Data extract:
◇ ◇ ◇

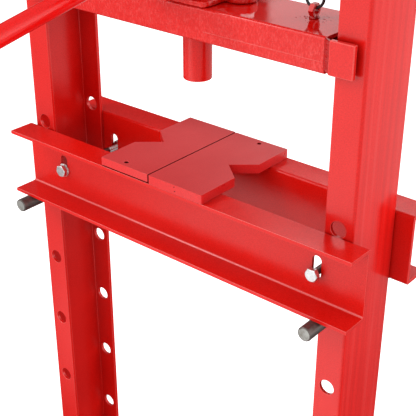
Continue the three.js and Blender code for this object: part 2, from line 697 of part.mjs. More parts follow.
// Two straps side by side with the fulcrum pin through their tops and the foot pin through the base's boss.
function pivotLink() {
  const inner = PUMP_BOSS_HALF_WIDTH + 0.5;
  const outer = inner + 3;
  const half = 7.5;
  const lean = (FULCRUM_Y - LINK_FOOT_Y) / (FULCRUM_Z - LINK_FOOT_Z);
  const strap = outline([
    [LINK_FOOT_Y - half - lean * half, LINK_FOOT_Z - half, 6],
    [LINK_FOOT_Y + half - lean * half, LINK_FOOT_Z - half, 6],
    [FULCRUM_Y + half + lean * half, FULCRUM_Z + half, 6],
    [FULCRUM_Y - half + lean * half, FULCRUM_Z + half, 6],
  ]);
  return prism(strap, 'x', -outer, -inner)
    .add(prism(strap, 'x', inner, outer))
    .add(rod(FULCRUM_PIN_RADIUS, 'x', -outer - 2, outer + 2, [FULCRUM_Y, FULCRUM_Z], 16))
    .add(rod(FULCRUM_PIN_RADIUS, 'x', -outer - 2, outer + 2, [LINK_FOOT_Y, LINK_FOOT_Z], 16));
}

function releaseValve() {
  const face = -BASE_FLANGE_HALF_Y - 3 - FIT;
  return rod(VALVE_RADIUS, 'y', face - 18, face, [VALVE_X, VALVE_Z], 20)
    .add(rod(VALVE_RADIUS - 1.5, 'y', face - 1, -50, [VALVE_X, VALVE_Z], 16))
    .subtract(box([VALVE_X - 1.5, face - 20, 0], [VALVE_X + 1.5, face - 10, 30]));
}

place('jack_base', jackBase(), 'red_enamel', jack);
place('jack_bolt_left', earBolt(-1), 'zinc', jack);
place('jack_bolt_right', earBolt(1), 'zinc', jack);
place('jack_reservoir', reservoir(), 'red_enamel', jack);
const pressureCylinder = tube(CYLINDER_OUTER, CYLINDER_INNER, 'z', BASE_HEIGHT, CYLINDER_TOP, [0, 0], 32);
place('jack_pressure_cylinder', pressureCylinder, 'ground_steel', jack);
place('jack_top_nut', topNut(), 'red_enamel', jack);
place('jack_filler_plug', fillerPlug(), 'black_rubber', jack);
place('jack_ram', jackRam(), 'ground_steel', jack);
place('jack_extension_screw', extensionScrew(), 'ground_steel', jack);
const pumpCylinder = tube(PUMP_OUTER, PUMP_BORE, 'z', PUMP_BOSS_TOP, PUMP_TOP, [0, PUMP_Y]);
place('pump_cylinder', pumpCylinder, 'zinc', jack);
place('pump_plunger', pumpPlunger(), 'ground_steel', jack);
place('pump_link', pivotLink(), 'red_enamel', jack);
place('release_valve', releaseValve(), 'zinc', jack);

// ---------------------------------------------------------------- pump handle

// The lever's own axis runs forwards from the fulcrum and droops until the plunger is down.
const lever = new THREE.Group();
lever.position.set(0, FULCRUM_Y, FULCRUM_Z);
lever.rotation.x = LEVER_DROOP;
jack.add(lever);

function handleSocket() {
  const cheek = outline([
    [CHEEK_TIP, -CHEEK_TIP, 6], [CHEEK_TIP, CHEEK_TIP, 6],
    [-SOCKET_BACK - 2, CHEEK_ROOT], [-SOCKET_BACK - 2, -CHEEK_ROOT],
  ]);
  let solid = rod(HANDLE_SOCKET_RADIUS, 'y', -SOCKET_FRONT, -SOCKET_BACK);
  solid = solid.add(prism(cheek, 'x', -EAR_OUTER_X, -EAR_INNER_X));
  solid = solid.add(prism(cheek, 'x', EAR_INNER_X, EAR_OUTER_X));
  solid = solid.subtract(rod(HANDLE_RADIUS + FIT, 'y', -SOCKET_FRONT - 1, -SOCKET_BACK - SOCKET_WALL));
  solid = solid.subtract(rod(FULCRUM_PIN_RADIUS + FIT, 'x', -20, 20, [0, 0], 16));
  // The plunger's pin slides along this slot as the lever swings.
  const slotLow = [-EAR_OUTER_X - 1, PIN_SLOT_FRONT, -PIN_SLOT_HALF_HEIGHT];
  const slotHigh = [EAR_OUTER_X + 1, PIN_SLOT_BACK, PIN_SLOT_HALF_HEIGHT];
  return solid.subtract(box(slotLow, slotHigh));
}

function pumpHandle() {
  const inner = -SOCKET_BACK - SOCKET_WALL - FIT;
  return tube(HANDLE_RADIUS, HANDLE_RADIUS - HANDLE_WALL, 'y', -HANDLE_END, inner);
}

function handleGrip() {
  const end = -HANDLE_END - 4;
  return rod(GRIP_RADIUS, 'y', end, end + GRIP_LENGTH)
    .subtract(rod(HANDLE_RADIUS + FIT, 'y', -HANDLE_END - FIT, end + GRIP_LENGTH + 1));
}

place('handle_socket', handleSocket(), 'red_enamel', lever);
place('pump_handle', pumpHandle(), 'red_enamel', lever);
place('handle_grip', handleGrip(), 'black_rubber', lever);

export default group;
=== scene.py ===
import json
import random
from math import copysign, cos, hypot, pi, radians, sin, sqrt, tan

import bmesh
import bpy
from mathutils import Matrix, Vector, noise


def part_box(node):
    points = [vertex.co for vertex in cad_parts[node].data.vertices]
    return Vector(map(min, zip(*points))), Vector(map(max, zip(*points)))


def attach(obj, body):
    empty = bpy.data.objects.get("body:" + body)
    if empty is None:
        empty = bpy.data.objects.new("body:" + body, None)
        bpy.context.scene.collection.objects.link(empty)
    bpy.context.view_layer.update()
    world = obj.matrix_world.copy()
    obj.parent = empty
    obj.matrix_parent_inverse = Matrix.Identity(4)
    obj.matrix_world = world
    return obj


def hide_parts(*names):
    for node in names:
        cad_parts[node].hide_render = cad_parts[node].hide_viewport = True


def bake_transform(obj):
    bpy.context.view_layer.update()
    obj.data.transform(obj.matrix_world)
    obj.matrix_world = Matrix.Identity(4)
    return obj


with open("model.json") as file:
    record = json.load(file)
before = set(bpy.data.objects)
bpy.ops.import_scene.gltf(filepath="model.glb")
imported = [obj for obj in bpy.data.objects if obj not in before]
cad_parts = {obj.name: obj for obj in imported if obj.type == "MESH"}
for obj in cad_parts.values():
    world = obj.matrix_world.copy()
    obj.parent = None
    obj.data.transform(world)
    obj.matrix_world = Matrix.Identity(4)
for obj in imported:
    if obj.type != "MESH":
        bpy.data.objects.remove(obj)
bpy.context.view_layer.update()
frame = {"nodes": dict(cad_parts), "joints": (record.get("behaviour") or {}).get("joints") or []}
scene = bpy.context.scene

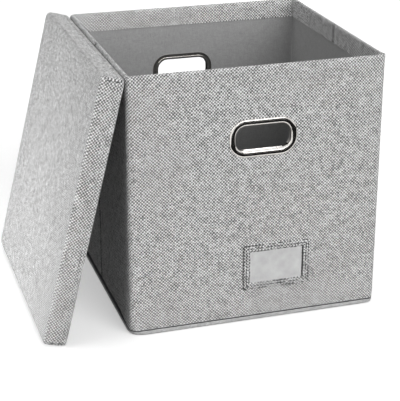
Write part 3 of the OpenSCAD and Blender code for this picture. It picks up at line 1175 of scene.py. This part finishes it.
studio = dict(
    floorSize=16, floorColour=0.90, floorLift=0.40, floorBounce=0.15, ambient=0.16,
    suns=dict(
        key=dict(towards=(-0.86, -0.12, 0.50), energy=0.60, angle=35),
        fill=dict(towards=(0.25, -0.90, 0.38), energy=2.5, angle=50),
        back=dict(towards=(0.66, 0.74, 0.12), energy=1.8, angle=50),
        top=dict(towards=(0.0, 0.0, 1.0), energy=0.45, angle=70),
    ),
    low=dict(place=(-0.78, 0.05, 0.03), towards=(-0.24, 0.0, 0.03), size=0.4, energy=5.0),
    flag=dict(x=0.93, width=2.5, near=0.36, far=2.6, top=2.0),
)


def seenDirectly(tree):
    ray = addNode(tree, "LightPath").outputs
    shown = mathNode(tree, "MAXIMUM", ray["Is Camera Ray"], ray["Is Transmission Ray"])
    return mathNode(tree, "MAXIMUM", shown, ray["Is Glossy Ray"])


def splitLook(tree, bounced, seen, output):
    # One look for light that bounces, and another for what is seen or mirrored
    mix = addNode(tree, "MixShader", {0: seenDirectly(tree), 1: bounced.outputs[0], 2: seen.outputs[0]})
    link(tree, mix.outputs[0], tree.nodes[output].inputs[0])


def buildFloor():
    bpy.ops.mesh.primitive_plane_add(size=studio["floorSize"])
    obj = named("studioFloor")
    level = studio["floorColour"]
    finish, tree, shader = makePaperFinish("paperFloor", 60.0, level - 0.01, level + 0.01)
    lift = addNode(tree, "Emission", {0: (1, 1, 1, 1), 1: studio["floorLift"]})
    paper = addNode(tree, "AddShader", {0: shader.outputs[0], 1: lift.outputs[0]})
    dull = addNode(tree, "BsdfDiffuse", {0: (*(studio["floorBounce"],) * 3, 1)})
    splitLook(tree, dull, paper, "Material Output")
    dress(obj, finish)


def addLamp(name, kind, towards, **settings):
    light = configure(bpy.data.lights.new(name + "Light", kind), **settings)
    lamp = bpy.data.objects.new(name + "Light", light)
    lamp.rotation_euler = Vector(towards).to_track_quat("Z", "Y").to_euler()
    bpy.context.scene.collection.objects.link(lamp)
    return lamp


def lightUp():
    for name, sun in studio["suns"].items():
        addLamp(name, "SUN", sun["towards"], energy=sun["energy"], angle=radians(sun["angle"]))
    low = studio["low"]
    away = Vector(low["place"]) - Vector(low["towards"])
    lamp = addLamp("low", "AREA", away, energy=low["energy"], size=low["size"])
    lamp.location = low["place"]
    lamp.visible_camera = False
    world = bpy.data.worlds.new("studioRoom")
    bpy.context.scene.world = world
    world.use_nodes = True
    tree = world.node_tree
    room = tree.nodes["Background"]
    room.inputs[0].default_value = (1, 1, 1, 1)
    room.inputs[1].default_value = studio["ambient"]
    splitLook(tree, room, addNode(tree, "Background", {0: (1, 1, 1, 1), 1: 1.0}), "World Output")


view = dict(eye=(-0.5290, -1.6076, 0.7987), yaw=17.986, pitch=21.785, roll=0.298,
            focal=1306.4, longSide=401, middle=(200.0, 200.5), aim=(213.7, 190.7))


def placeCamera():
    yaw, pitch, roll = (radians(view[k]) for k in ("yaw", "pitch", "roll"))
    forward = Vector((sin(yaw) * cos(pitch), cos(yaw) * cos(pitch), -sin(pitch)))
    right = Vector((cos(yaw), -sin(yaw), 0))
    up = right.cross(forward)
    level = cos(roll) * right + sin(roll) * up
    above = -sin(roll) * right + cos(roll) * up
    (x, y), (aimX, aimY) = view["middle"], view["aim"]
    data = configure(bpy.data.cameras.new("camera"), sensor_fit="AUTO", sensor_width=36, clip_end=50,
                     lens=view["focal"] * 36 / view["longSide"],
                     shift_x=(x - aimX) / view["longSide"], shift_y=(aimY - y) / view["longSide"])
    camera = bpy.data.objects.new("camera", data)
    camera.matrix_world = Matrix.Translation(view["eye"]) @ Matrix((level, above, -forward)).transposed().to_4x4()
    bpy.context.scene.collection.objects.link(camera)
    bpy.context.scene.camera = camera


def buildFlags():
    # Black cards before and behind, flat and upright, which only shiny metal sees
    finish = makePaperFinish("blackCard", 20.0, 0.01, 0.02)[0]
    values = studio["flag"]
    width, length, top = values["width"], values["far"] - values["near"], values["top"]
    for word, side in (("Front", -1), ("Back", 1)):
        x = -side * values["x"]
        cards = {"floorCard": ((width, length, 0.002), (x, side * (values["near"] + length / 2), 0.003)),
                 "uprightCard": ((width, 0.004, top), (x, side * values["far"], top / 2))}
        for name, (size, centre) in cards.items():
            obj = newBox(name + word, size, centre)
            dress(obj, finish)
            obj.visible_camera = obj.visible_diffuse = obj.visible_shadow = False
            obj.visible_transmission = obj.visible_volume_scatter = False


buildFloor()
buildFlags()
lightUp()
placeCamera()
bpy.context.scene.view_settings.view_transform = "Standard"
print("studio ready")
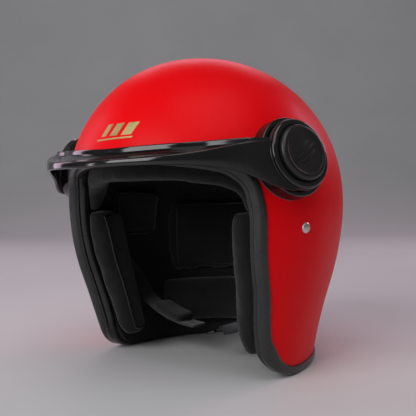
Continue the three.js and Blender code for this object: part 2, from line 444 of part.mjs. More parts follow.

◇ ◇ ◇

Do this: Reproduce the lines exactly, taking as the first line the one with "obj.parent = None" and as the last line the one with "scene = bpy.context.scene", and include nothing else.

Task result:
    obj.parent = None
    obj.data.transform(world)
    obj.matrix_world = Matrix.Identity(4)
for obj in imported:
    if obj.type != "MESH":
        bpy.data.objects.remove(obj)
bpy.context.view_layer.update()
frame = {"nodes": dict(cad_parts), "joints": (record.get("behaviour") or {}).get("joints") or []}
scene = bpy.context.scene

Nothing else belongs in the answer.